The brief supports a lawsuit filed on February 12 by the city of Baltimore against the CFPB and Acting Director Russell Vought in the U.S. District Court for the District of Maryland.
“The only reason to get rid of this watchdog agency is to protect bad actors,” said New York Attorney General Letitia James in a press release. “Working families need the CFPB, especially as rising prices are making it hard to make ends meet and put food on the table.
My office is leading this coalition to help protect the agency that has protected all of us.”
The attorneys general emphasized that with the CFPB ceasing its operations under directives from Trump and Vought, states have lost a crucial partner in consumer protection enforcement. The agency was responsible for ensuring large banks complied with consumer protection laws and frequently collaborated with states on supervision and enforcement efforts.

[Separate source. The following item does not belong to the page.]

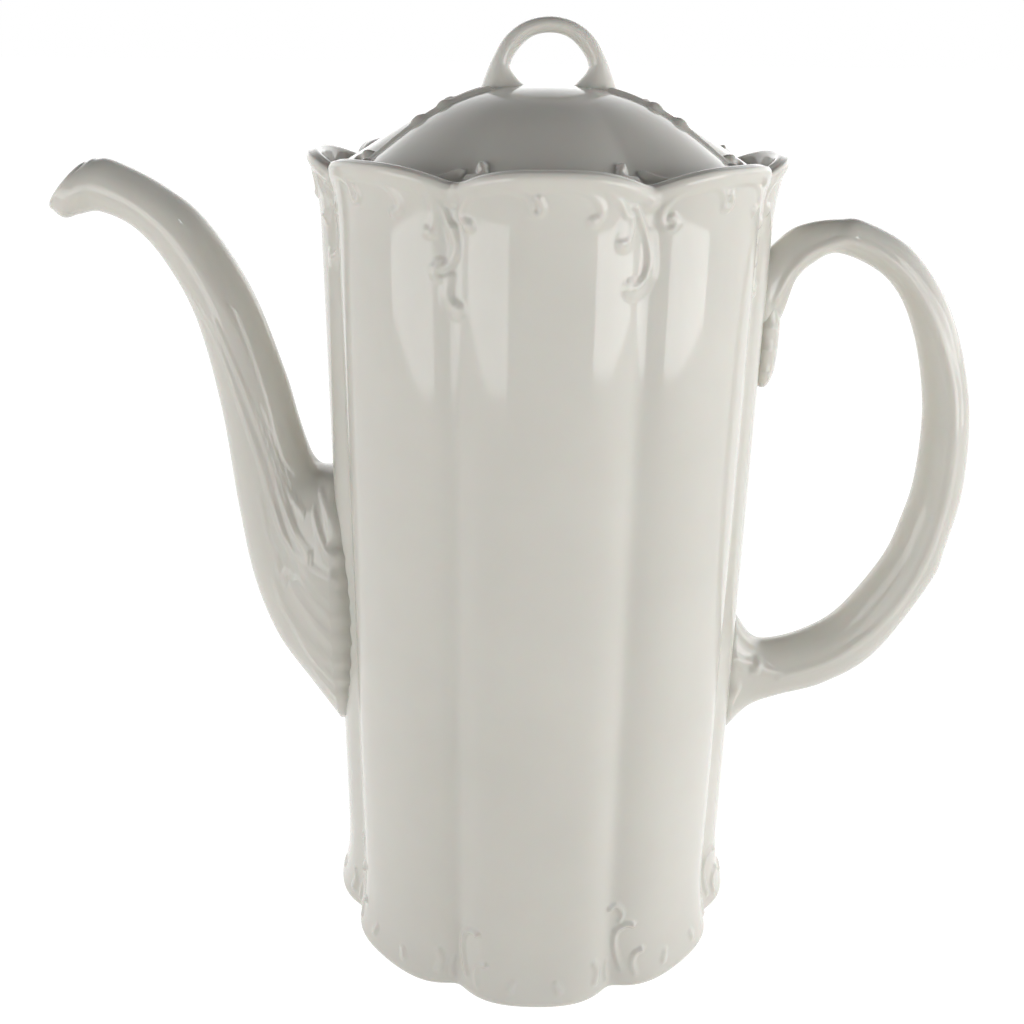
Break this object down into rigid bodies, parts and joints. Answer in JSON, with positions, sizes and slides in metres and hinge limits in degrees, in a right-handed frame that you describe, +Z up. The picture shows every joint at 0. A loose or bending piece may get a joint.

“The sudden withdrawal of these CFPB services, supervision, and collaborative assistance will thus inflict immediate harm on states and their residents,” the brief stated.
The attorneys general from New York, the District of Columbia, Arizona, California, Colorado, Connecticut, Delaware, Hawaii, Illinois, Maine, Maryland, Massachusetts, Michigan, Minnesota, Nevada, New Jersey, New Mexico, North Carolina, Oregon, Rhode Island, Vermont, Washington, and Wisconsin joined in filing the brief.
The CFPB has not issued a response regarding the lawsuit.
This action follows Trump’s appointment of Tesla chairman Elon Musk to lead the newly established Department of Government Efficiency (DOGE), which was created to address wasteful government spending. Musk and his team have undertaken significant efforts to reduce the federal workforce and have targeted agencies such as USAID and the Department of Education for budget cuts or closure.
On February 3, Vought ordered the CFPB to halt work on proposed regulations, delay the implementation of any finalized but not yet effective rules, and suspend all investigative work, prohibiting new investigations, as reported by PBS.
The CFPB, established in 2011 following the 2008 financial crisis, serves as a financial watchdog for American consumers. It operates independently of congressional appropriations, instead receiving funding through the Federal Reserve. Despite facing challenges to its funding structure, the U.S. Supreme Court ruled in May 2024 that its funding mechanism is constitutional, allowing the agency to continue operations.
Under its former director, Rohit Chopra, who was dismissed by Trump on February 3, the CFPB aggressively pursued regulatory action against major financial players, including online payment platforms such as Block and banks like Capital One and JPMorgan Chase. The agency also introduced regulations related to Big Tech, financial privacy, the gaming industry, and cryptocurrencies.
Additionally, on February 9, the National Treasury Employees Union filed two lawsuits against Vought, alleging violations of employee privacy and arguing that the president lacks the authority to dismantle or dictate the missions of executive branch agencies that were created by Congress.